# START OF DATA FOR THIS TASK

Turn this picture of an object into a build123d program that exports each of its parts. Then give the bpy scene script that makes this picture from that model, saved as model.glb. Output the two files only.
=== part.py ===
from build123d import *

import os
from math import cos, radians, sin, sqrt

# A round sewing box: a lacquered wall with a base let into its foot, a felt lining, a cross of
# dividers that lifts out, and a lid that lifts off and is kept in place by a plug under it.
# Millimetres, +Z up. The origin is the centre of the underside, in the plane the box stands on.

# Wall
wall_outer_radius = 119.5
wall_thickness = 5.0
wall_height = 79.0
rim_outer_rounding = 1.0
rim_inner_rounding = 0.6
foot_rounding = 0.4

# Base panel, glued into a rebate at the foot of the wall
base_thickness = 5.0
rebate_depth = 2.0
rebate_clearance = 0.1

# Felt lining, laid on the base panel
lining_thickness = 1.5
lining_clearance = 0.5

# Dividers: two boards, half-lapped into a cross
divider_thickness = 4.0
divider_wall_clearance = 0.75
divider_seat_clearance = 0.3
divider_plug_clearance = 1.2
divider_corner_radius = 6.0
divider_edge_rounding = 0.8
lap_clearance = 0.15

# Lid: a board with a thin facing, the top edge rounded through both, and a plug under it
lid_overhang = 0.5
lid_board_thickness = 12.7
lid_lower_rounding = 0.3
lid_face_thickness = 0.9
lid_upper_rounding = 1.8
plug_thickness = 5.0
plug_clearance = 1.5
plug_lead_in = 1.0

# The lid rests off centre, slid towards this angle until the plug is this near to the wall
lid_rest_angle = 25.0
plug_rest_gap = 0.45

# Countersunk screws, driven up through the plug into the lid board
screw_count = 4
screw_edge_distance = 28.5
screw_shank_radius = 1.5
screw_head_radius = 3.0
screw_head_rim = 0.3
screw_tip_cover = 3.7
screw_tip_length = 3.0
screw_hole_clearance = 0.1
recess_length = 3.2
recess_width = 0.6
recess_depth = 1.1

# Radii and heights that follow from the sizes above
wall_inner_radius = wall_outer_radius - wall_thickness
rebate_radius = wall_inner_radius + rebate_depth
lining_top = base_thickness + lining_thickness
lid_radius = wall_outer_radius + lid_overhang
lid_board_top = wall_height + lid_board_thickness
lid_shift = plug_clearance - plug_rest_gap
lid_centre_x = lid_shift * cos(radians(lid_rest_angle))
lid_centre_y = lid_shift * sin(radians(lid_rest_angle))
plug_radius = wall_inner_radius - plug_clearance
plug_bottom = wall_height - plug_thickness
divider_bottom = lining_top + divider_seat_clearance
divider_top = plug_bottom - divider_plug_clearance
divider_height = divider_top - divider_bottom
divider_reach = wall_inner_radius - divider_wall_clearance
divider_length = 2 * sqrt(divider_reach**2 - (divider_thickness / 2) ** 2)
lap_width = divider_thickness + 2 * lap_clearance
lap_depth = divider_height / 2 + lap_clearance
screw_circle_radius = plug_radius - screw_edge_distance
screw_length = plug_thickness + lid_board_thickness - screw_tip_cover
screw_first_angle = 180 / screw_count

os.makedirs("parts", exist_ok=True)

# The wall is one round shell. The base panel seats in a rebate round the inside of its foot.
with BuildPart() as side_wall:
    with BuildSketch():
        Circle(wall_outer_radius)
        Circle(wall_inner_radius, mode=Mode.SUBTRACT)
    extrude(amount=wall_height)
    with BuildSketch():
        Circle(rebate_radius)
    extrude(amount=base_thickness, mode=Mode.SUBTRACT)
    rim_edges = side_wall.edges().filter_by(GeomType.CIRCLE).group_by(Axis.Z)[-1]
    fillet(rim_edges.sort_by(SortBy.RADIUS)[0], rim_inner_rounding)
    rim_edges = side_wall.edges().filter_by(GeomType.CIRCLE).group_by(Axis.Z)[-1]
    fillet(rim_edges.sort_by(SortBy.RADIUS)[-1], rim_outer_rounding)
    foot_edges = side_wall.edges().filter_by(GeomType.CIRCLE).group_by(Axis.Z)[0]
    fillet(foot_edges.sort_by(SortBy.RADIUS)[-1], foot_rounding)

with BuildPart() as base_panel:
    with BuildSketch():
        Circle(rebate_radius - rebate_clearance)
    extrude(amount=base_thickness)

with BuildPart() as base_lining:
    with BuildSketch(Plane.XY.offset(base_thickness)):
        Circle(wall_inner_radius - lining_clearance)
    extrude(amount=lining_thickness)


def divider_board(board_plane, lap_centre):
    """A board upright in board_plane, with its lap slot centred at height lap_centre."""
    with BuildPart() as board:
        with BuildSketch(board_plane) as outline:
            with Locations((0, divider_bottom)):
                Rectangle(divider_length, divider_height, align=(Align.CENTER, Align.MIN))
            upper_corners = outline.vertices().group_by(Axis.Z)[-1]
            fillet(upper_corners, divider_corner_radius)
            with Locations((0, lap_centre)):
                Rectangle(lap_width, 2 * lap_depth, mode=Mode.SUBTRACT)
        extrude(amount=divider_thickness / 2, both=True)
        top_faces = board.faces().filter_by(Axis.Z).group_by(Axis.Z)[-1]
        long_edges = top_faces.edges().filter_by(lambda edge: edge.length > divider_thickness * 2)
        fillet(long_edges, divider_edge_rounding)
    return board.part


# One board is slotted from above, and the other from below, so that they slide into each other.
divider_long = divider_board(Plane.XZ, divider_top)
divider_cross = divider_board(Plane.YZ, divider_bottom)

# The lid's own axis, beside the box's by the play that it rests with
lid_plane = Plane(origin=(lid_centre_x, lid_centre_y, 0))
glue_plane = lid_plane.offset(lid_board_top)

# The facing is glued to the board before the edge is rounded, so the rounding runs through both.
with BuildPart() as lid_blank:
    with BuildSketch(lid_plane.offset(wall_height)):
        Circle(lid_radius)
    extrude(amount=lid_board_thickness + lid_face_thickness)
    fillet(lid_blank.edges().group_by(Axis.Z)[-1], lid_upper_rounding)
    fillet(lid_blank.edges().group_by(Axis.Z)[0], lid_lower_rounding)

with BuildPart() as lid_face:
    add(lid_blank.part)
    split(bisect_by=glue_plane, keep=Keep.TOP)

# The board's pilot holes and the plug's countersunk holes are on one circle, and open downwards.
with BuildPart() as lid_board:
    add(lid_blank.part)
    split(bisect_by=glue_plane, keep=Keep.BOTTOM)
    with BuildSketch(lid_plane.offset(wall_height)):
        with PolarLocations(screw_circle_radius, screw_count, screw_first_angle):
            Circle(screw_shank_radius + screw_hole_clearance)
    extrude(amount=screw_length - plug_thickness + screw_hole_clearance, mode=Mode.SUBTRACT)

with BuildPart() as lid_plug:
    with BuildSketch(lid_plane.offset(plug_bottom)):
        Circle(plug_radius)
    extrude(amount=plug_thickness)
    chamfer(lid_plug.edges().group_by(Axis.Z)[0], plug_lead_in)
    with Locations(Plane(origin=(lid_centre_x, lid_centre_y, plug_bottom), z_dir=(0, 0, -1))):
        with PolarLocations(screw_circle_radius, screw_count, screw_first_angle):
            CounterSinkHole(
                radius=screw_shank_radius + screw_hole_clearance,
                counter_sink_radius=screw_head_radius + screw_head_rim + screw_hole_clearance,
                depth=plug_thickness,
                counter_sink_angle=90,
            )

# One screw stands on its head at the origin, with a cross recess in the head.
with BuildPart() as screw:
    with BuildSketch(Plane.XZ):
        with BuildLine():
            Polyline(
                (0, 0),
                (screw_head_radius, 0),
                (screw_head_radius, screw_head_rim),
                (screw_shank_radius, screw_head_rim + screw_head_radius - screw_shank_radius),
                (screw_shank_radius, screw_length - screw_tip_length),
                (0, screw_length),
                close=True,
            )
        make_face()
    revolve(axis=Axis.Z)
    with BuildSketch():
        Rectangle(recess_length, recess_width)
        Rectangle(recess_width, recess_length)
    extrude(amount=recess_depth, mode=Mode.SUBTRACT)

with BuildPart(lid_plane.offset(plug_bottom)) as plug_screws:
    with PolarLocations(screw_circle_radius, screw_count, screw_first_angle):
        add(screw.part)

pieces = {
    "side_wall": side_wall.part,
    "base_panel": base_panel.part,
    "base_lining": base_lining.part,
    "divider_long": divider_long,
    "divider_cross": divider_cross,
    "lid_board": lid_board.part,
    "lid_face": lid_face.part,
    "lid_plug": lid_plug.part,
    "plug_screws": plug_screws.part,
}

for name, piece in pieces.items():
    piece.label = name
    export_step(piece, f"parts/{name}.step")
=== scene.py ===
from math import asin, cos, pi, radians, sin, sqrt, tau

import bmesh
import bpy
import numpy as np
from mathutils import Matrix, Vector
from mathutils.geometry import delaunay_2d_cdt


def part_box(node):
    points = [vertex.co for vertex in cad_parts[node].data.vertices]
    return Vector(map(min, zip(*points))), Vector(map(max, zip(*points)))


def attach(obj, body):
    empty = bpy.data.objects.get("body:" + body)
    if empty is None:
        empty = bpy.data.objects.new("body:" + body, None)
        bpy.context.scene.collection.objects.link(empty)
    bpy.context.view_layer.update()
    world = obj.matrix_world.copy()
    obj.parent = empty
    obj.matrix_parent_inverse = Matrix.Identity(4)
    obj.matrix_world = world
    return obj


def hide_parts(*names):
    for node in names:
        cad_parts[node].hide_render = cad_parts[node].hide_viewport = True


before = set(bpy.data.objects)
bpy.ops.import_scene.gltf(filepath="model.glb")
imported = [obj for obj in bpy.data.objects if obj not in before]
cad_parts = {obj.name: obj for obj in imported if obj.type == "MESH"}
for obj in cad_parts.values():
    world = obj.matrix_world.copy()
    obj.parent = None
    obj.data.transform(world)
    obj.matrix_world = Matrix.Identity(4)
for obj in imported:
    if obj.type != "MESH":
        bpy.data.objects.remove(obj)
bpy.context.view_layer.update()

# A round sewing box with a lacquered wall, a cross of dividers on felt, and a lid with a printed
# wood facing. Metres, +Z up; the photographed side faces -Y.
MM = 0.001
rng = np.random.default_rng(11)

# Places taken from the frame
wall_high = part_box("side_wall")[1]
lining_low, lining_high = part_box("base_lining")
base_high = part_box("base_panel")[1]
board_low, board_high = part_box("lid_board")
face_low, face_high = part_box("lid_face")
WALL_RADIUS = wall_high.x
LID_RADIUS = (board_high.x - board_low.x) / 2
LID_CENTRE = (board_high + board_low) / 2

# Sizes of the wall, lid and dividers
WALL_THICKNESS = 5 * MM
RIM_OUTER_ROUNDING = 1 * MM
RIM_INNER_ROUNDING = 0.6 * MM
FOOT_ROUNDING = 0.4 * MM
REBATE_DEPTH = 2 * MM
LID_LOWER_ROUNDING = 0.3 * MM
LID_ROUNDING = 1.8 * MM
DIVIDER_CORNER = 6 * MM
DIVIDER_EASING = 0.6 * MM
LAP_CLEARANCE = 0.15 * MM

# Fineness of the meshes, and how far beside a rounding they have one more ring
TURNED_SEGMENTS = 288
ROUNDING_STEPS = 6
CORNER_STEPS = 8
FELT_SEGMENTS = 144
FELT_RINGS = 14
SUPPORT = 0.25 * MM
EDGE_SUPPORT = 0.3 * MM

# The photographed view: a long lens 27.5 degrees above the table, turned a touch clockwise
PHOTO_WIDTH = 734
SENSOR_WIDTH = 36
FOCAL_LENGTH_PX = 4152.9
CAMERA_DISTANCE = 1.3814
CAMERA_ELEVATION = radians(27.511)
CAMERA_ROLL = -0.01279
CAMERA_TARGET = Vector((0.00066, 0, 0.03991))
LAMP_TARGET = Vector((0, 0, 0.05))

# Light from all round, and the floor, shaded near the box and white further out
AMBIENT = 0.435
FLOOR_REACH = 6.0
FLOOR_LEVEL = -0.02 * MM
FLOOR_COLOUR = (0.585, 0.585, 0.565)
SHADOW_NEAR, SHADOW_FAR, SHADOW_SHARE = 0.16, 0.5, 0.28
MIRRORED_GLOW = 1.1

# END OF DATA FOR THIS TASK
# START OF DATA FOR THIS TASK

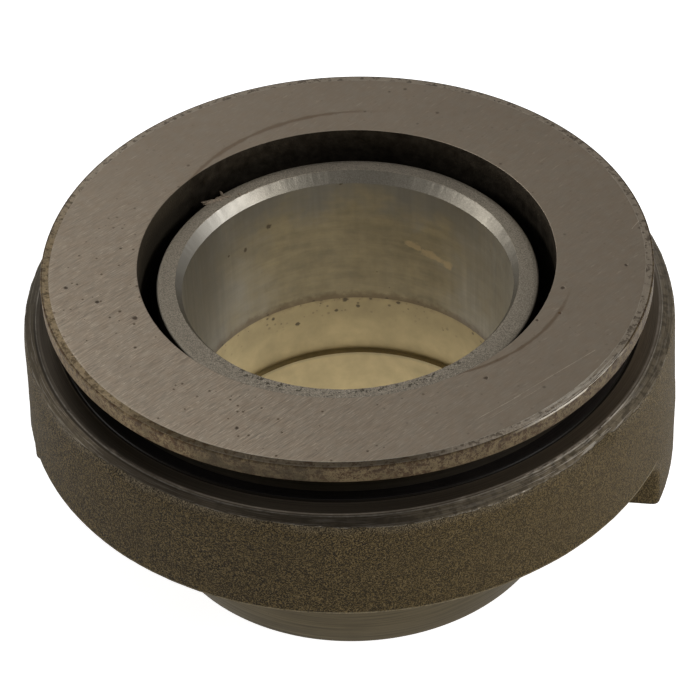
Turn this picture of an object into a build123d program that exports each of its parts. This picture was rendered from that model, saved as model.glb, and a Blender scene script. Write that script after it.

# END OF DATA FOR THIS TASK

• _PROMPT_
In the material above, locate the line containing "bpy.data.objects.remove(obj)" and the line containing "LID_CENTRE = (board_high + board_low) / 2". Transcribe exactly those two lines and every line between them, and nothing more.

• _COMPLETED EXERCISE_
        bpy.data.objects.remove(obj)
bpy.context.view_layer.update()

# A round sewing box with a lacquered wall, a cross of dividers on felt, and a lid with a printed
# wood facing. Metres, +Z up; the photographed side faces -Y.
MM = 0.001
rng = np.random.default_rng(11)

# Places taken from the frame
wall_high = part_box("side_wall")[1]
lining_low, lining_high = part_box("base_lining")
base_high = part_box("base_panel")[1]
board_low, board_high = part_box("lid_board")
face_low, face_high = part_box("lid_face")
WALL_RADIUS = wall_high.x
LID_RADIUS = (board_high.x - board_low.x) / 2
LID_CENTRE = (board_high + board_low) / 2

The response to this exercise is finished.